The periodic table now has its seventh row completed with the introduction of four new chemical elements.
The elements 113, 115, 117 and 118, discovered by scientists in Japan, Russia and the United States are the first to be added to the table since 2011, when elements 114 and 116 were added. Russian chemist Dmitri Mendeleev produced the first true iteration of the table in 1869.
The Japanese research team was granted the right to name new element 113, the first on the periodic table to be named by Asian scientists, the team’s institute said last week.
Japan’s Riken Institute said a team led by Kosuke Morita was awarded the rights from global scientific bodies — the International Union of Pure and Applied Chemistry (IUPAC) and the International Union of Pure and Applied Physics (IUPAP) — after successfully creating the new synthetic element three times from 2004 to 2012.

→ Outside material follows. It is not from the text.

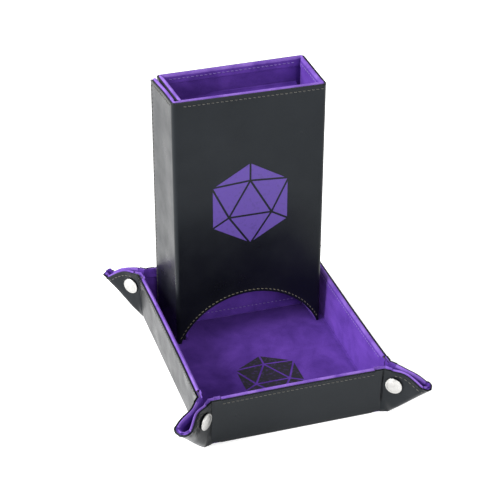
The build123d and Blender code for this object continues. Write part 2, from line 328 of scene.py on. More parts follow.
def velvet(name, deep, pale):
    """Short-pile velvet: brushed nap in soft streaks, sheen at grazing angles, fine fibres."""
    s = Shader(
        name,
        Sheen_Weight=0.55,
        Sheen_Roughness=0.42,
        Sheen_Tint=(0.42, 0.20, 1.0, 1.0),
        IOR=1.3,
        Specular_IOR_Level=0.1,
    )
    nap = s.noise(30.0, 5.0, 1.4, place=s.stretch(1.0, 0.7, 1.6))
    patches = s.noise(95.0, 3.0, 0.6)
    fibres = s.noise(2400.0, 2.0)
    streaks = s.mix(0.35, nap, patches)
    colour = s.ramp(streaks, (0.36, deep), (0.68, pale))
    dust = s.ramp(fibres, (0.35, (0.62, 0.6, 0.66)), (0.65, (1.0, 1.0, 1.0)))
    colour = s.mix(0.5, colour, dust, blend="MULTIPLY")
    pile = s.bump(fibres, 0.00016, 0.5)
    pile = s.bump(patches, 0.0005, 0.16, under=pile)
    rough = s.span(patches, 0.78, 0.95)
    return s.finish(Base_Color=colour, Roughness=rough, Normal=pile)


def thread(name, dark, light):
    """Waxed sewing thread with a visible twist."""
    s = Shader(name, Sheen_Weight=0.25, Roughness=0.55)
    wires = {"Vector": s.place, "Scale": 620.0, "Distortion": 1.2}
    twist = s.add("ShaderNodeTexWave", wires, bands_direction="DIAGONAL")
    colour = s.ramp(twist.outputs["Fac"], (0.2, dark), (0.8, light))
    return s.finish(Base_Color=colour, Normal=s.bump(twist.outputs["Fac"], 0.00008, 0.6))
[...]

It is the first element on the periodic table to be discovered and named by Asian scientists, Riken said.
Synthetic elements do not occur naturally on Earth and are produced artificially through experiments.
A release on IUPAC’s website confirmed the accomplishment.
“Several studies published from 2004 to 2012 have been construed as sufficient to ratify the discovery and priority,” it said.
The name has yet to be decided, but Riken said that Morita will propose one in 2016. The three remaining elements, 115, 117, and 118 – known temporarily as ununpentium (Uup), ununseptium (Uus), and ununoctium (Uuo), respectively – will also get new names.
“The chemistry community is eager to see its most cherished table finally being completed down to the seventh row,” Jan Reedijk, president of the Inorganic Chemistry Division of IUPAC, said last week.